The impact of her efforts has not gone unnoticed. In 2016, she was honored by the Greater Boston Chamber of Commerce as one of "Ten Outstanding Young Leaders" and was listed in Marie Claire magazine as one of "The 50 Most Influential Women in America."
So what's next for this political rising star? A run for office at the state or perhaps even national level? "I get asked this a lot. But I don't equate my role in public service with a need to climb the ladder. I'm not convinced that every next level of government would be as meaningful for me. I look at politicians in Washington, DC, and see that many of them have become removed from the impact of their work. That's not for me. As long as I'm able to make a difference, I'll be happy in this job."
Another question she hears a lot—given that she herself has achieved so many firsts as a young woman—is what advice she has for other women considering a career in public service.
"It's important for women to recognize when they have something to offer in a position of leadership and to act upon it. Women are not nearly where they should be in terms of equal representation in government and politics, but if they wait to be invited to step into a leadership position, they'll find themselves waiting a very long time."

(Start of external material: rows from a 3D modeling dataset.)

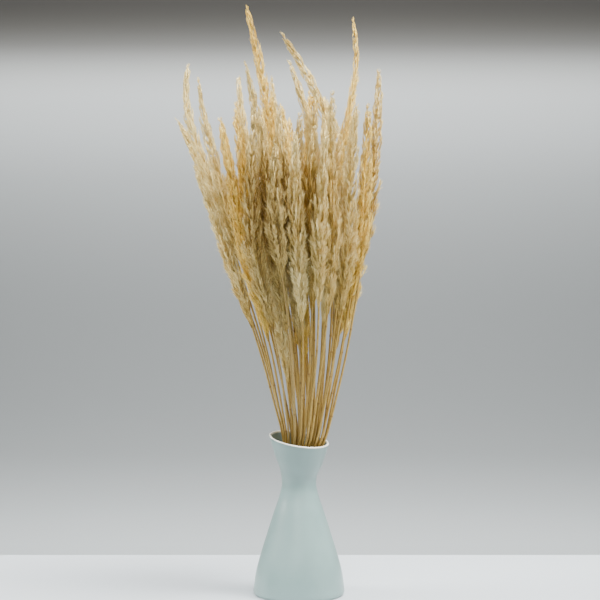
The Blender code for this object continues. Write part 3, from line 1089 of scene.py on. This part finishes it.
@dataclass
class Culm:
    """A reed's bare stem, on up through its plume as the stalk the branches grow from."""

    foot: float = 0.0065
    foot_radius: float = 0.0016
    neck_radius: float = 0.0012
    tip_radius: float = 0.00028
    tip_taper: float = 2.5
    tip_gap: float = 0.005  # how far below the reed's tip its taper ends
    tip_point: float = 0.004  # how far above that it comes to a point
    sides: int = 8
    step: float = 0.011
    closest: float = 0.0002  # no two rings are nearer than this
    first_joint: float = 0.100
    joint_gap: float = 0.105
    neck_gap: float = 0.010  # no joint is nearer below the plume
    joint_rings: tuple[float, ...] = (-0.0016, -0.0006, 0.0, 0.0006, 0.0016)
    joint_width: float = 0.0011
    joint_swell: float = 0.22
    joint_shade: float = 0.85
    map_margins: tuple[float, float] = (0.003, 0.015)

    def build(self, reed: Reed, draw: np.random.Generator, workshop: Workshop) -> bpy.types.Object:
        """Builds the stem as one tapering tube with its joints.

        Args:
            reed: The reed it belongs to.
            draw: The reed's own random numbers.
            workshop: Where its finish comes from.

        Returns:
            The stem.
        """
        end = reed.tip - self.tip_gap
        lowest = self.first_joint + draw.uniform(0.0, self.joint_gap)
        joints = np.arange(lowest, reed.neck - self.neck_gap, self.joint_gap)
        plain = np.arange(self.foot, end, self.step)
        heights = np.sort(np.concatenate([plain, *(joints + away for away in self.joint_rings)]))
        heights = heights[np.concatenate([[True], np.diff(heights) > self.closest])]
        below = self.foot_radius + (self.neck_radius - self.foot_radius) * heights / reed.neck
        left = np.clip((end - heights) / (end - reed.neck), 0.0, 1.0)
        above = self.tip_radius + (self.neck_radius - self.tip_radius) * left**self.tip_taper
        nearest = np.abs(heights[:, None] - joints[None]).min(axis=1, initial=1.0)  # far, if it has none
        swell = np.exp(-((nearest / self.joint_width) ** 2))
        radii = np.where(heights < reed.neck, below, above) * (1 + self.joint_swell * swell)
        middle = reed.point(heights)
        rings = middle[:, None] + radii[:, None, None] * ring_directions(reed.ahead(heights), self.sides)
        surface = Surface(reed.name + "_culm")
        surface.add_tube(
            rings,
            np.array([middle[0], reed.point(end + self.tip_point)]),
            (heights - heights[0]) / (heights[-1] - heights[0]),
            self.map_margins,
            joint=np.pad(self.joint_shade * swell, 1),
        )
        stem = place(reed.name + "_culm", surface.mesh(), workshop.culms[reed.straw])
        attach(stem, "root")
        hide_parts(reed.name)
        return stem


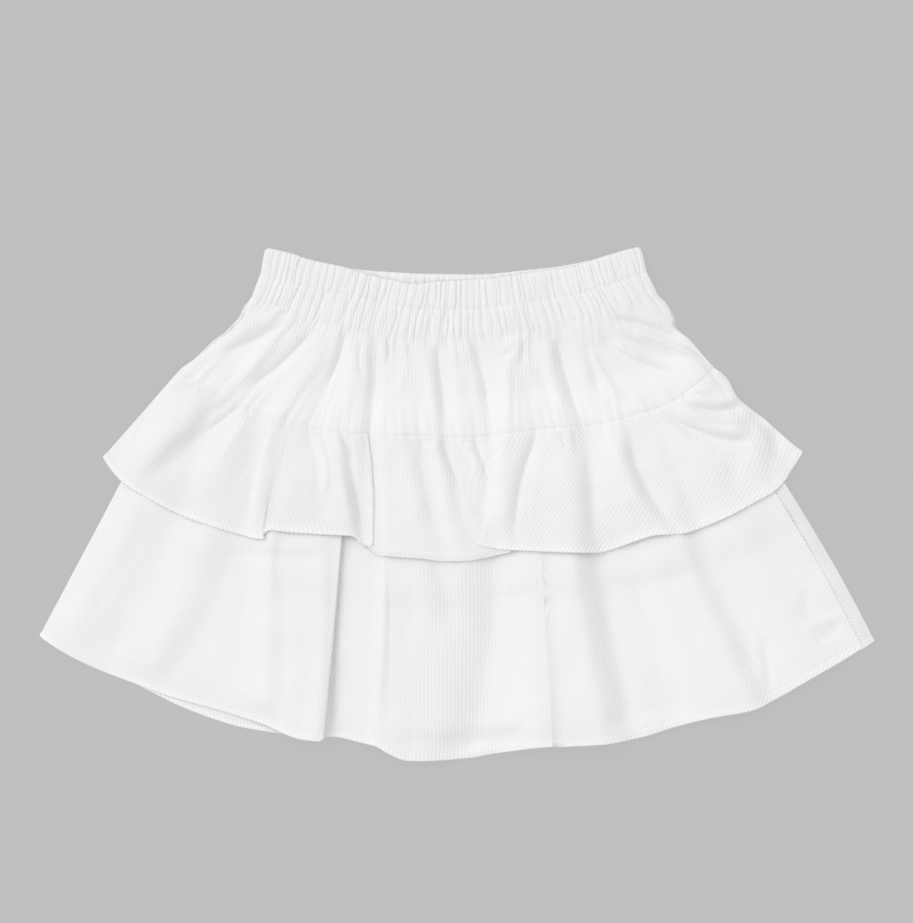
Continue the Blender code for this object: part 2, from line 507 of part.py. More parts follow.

As somebody who did make that step into leadership, how's the view from the council president's seat? "I love it! It's a privilege to feel strongly connected to the community and to the people of Boston.
"I want to implement meaningful change for residents," she concluded. "I enjoy that at the municipal level; you can have a great idea and see it implemented quickly. The work is impactful, it's tangible, and it's a place where innovation can thrive. There's nothing more satisfying than to serve in the public sector and to know that every day my work is focused on how to help people and to make their lives better."